I znowu media na tapet wzięły szkolną polonistykę, a to za sprawą ruchów ministerstwa, które – zgodnie z obietnicą – rozpoczyna przygotowania do kuracji odchudzającej podstawy programowe. Duże były nasze, polonistyczne, nauczycielskie oczekiwania i nadzieje, że wreszcie jakiś głos rozsądku przebije się przez żelbeton mocno ugruntowany wcześniejszymi decyzjami i przewietrzy się lista lektur, dostosuje do gustów młodych czytelników, do zmieniającej się rzeczywistości.
Oj jak płonne to były nadzieje, widać już dziś. Zachowawczość, duża powściągliwość, przywiązanie do tradycji i przekonanie, że lepiej stworzyć obszerny rejestr lektur, których nikt nie przeczyta, niż short-listę tego, co uczeń jest w stanie przyswoić – zwyciężyły.
Czy jestem rozczarowana? Nie. Zasadniczo już przywykłam, że za nadzorowanie kaganka oświaty biorą się ludzie z przypadku, którzy ignorować głos nauczycieli nauczyli się pewnie w szkole podstawowej.
Nie posądzam ich o złą wolę, może chcieli dobrze, może nawet dalej są przekonani o swej reformatorskiej misji, ale po prostu nie wiedzą, jak wygląda szkolna rzeczywistość.
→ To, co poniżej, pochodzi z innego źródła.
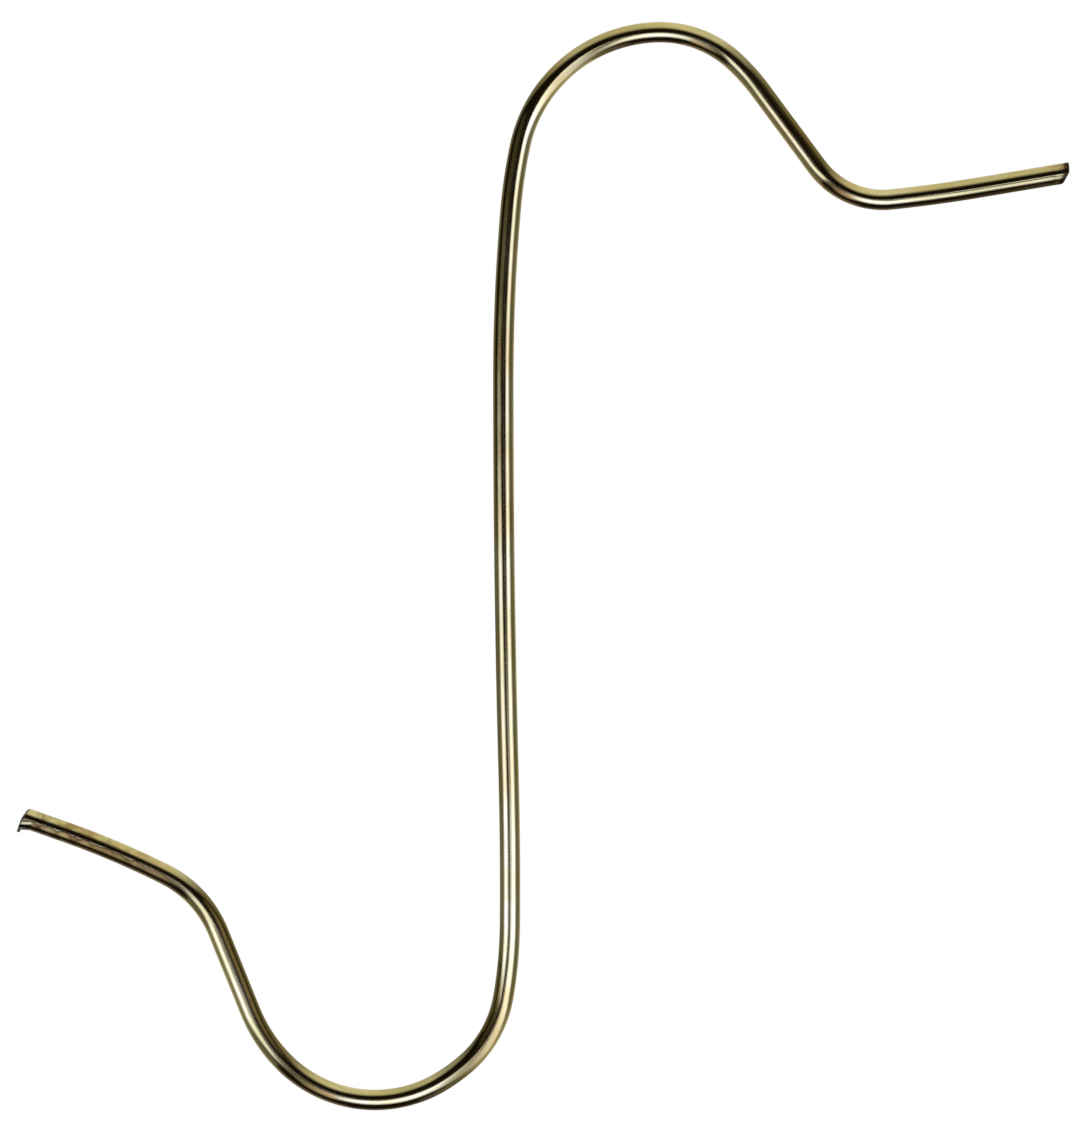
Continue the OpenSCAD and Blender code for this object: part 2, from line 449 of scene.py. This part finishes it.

O tym też nie wiedzą dziennikarze, bo dziś jeden z nich w radiu komentował fakt, że „Chłopów” Reymonta w nowej podstawie programowej okrojono do I tomu. I że do tej pory nie było utworów noblistki Tokarczuk, a po zmianach będą. Szkoda, że tak trudno jest sprostować dziennikarski przekaz na bieżąco, więc teraz tylko wyjaśnię (nie panu redaktorowi, bo i tak mnie nie czyta), że z tymi „Chłopami” to nic się nie zmieniło od co najmniej kilkudziesięciu lat, a pani Tokarczuk reprezentowana jest w IV klasie przez opowiadanie „Profesor Andrews w Warszawie”, choć faktycznie mogłoby być jej więcej, podobnie jak tekstów pisanych po roku 2000.
A tak na koniec pozwolę sobie pomarzyć, żeby nauczyciel miał po prostu większą swobodę dobierania lektur do gustów, percepcji i poziomu uczniów, których przyjdzie mu edukować. Bo lepiej zrobić mniej, ale dokładniej i sensowniej niż dużo, ale de facto – wcale.